Gorky’s use of light/dark imagery is particularly evident in the amalgamation of this imagery into another effective literary device that he uses most strikingly—foreshadowing or prescience, a subtle hint or prophecy of events to manifest themselves in the future. Anna’s death, for example, which occurs at the end of act 2, is already predicted in act 1. The Actor’s death is suggested in the middle of act 3, although he does not commit suicide until the end of act 4. Natasha foresees an apocalyptic doom in act 3 that does not come to pass until act 4. In fact, the Actor senses his own fate at the beginning of act 4, although it does not occur until the end of that act.
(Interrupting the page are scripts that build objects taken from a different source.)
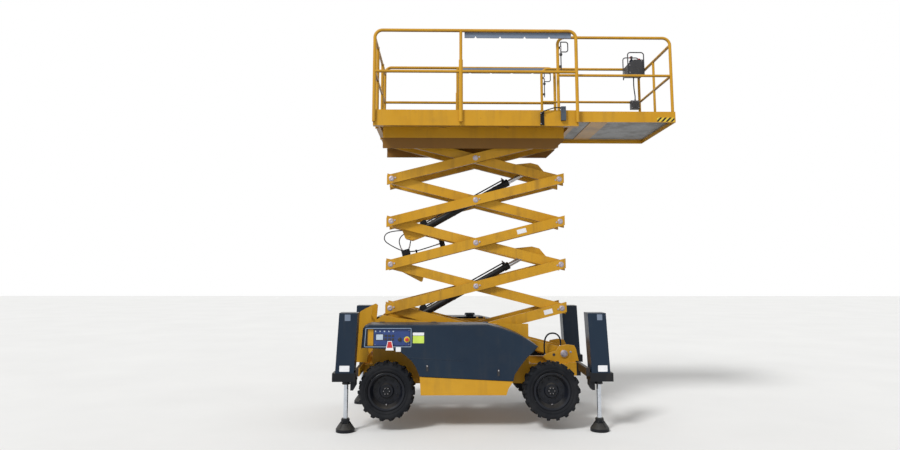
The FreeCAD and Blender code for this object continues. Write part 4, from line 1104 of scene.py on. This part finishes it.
def makeCylinderTrim(setup, which):
    fx, fz = setup["barrels"][which]
    ux, uz = setup["way"]
    along = (ux, 0, uz)
    end, slim, body = setup["length"], setup["slimRadius"], setup["bodyRadius"]

    def spot(reach, off=0.0, y=0.0):
        return (fx + ux * reach - uz * off, y, fz + uz * reach + ux * off)

    parts = [turned("wiper", [(slim + 0.0075, -0.018), (slim + 0.0095, -0.016), (slim + 0.0095, -0.002),
                              (slim + 0.004, 0.004), (slim - 0.004, 0.006), (slim - 0.010, 0.0065),
                              (slim - 0.010, -0.018), (slim + 0.0075, -0.018)], spot(end), along, "black", 36, True)]
    for reach, radius in ((0.36, body), (0.66, body), (1.02, slim), (1.30, slim)):
        parts.append(turned("band", [(radius + 0.0005, -0.011), (radius + 0.0030, -0.009), (radius + 0.0030, 0.009),
                                     (radius + 0.0005, 0.011)], spot(reach), along, "black", 36, True))
    for reach, off in ((0.142, slim + 0.022), (end - 0.050, slim + 0.030)):
        parts.append(turned("portNut", [(0.0120, -0.002), (0.0135, 0.0), (0.0135, 0.013), (0.0120, 0.015),
                                        (0.0080, 0.017), (0.0080, 0.026)], spot(reach, off),
                            (-uz, 0, ux) if reach > 1 else (-ux, 0, -uz), "zinc", 6))
    for side in (-1, 1):
        parts.append(turned("eyeWasher", [(0.0300, 0.0), (0.0300, 0.0025), (0.0220, 0.0030)],
                            spot(0, 0, side * 0.0478), (0, side, 0), "zinc", 28))
    onBody(joined(f"cylinder_{which}_trim", parts), f"barrel_{which}", "cast_block")


for which in ("lower", "upper"):
    makeCylinderTrim(cylinderSetup, which)
print("cylinder trim made")


# ---- floor and light ----

studio = {
    "skyStrength": 0.62,
    "sunStrength": 2.3,
    "sunSoftDeg": 14,
    "sunTurnDeg": (48, 0, -38),
    "floorColour": (0.80, 0.80, 0.79),
    "floorHalf": 40,
}


def makeStage(setup):
    begin()
    bpy.ops.mesh.primitive_plane_add(size=2 * setup["floorHalf"], location=(0, 0, -0.001))
    floor = bpy.context.object
    floor.name = "floor"
    finish = Finish("floorFinish")
    shade = finish.ramp(finish.noise(0.6), (0.3, 0.96), (0.7, 1.0))
    tint = finish.blendColour(1.0, shade, setup["floorColour"], "MULTIPLY")
    finish.set(BaseColor=tint, Roughness=0.9, Specular=0.1)
    floor.data.materials.append(finish.material)

    world = bpy.data.worlds.new("studioWorld")
    bpy.context.scene.world = world
    world.use_nodes = True
    tree = world.node_tree
    tree.nodes.clear()
    path = tree.nodes.new("ShaderNodeLightPath")
    direct = tree.nodes.new("ShaderNodeMath")
    direct.operation = "MAXIMUM"
    anyRay = tree.nodes.new("ShaderNodeMath")
    anyRay.operation = "MAXIMUM"
    tree.links.new(path.outputs["Is Camera Ray"], direct.inputs[0])
    tree.links.new(path.outputs["Is Glossy Ray"], direct.inputs[1])
    tree.links.new(direct.outputs[0], anyRay.inputs[0])
    tree.links.new(path.outputs["Is Transmission Ray"], anyRay.inputs[1])
    strength = tree.nodes.new("ShaderNodeMapRange")
    strength.inputs["To Min"].default_value = setup["skyStrength"]
    strength.inputs["To Max"].default_value = 1.0
    tree.links.new(anyRay.outputs[0], strength.inputs["Value"])
    background = tree.nodes.new("ShaderNodeBackground")
    background.inputs["Color"].default_value = (1, 1, 1, 1)
    tree.links.new(strength.outputs[0], background.inputs["Strength"])
    out = tree.nodes.new("ShaderNodeOutputWorld")
    tree.links.new(background.outputs[0], out.inputs[0])

    sun = bpy.data.lights.new("keySun", "SUN")
    sun.energy = setup["sunStrength"]
    sun.angle = math.radians(setup["sunSoftDeg"])
    sunObject = bpy.data.objects.new("keySun", sun)
    sunObject.rotation_euler = [math.radians(a) for a in setup["sunTurnDeg"]]
    bpy.context.collection.objects.link(sunObject)


makeStage(studio)
print("floor and light ready")
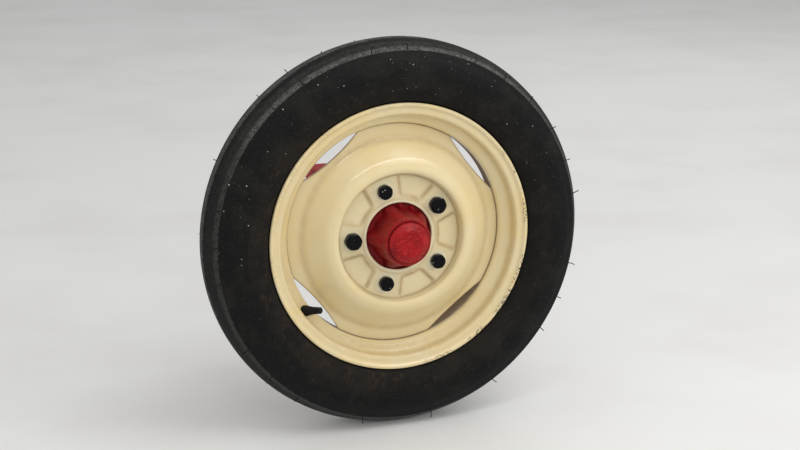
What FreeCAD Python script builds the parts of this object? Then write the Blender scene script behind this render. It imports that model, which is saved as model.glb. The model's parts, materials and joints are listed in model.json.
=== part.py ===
import FreeCAD, Part
import math
import os

V = FreeCAD.Vector

# Tractor front wheel on its stub axle and the outer end of the front axle, in mm.
# +X is forward, +Z is up and +Y points inboard, from the wheel to the middle of the axle.
# The origin is the middle of the two bolt holes in the axle arm, and the wheel turns about Y.
# Wheel pieces are drawn about the wheel's centre, with y = 0 in the rim's middle plane and the
# outer face at negative y. Pieces of the axle are drawn about the kingpin, at the axle's height.

# Places along the axle
MOUNT_TO_KINGPIN = 235.0
KINGPIN_TO_WHEEL = 88.0

# Fits
RUN_FIT = 0.05
SEAT_FIT = 0.02
BOLT_CLEAR = 0.5
FACE_GAP = 0.3
LIP_GAP = 1.0

# Rim, 16 inch drop centre
BEAD_R = 202.8
FLANGE_H = 17.4
RIM_INNER_W = 76.2
LIP_W = 8.0
LIP_DROP = 4.5
RIM_SHEET = 3.5
WELL_DEPTH = 17.0
SEAT_W = 17.0
WELL_W = 26.0

# Tyre, 4.50-16 with three ribs
SECTION_H = 116.9
TYRE_W = 116.0
WIDE_H = 60.0
WIDE_FLAT = 26.0
RIB_HALF = 7.5
GROOVE_W = 8.0
GROOVE_DEPTH = 10.0
RIB_STEP = 4.0
RIB_OUT_Y = 32.0
SHOULDER_DROP = 15.6
SHOULDER_Y = 43.0
NECK_RISE = 2.0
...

In the resolution of this precisely structured play, only Luka and Satine go unaccounted for; the rest play out their roles as though programmed. Yet the impact is undeniable, and the two escapees do not really escape, because they bear responsibility for the fates of others. The victims survive spiritually—despite death or other devastation—as reminders of the inexorable workings of the socioeconomic system. It could be said that the end was prophesied from the beginning and that Gorky merely worked out the details, but those details were sufficiently compelling to support a revolution and to sustain a remarkable play.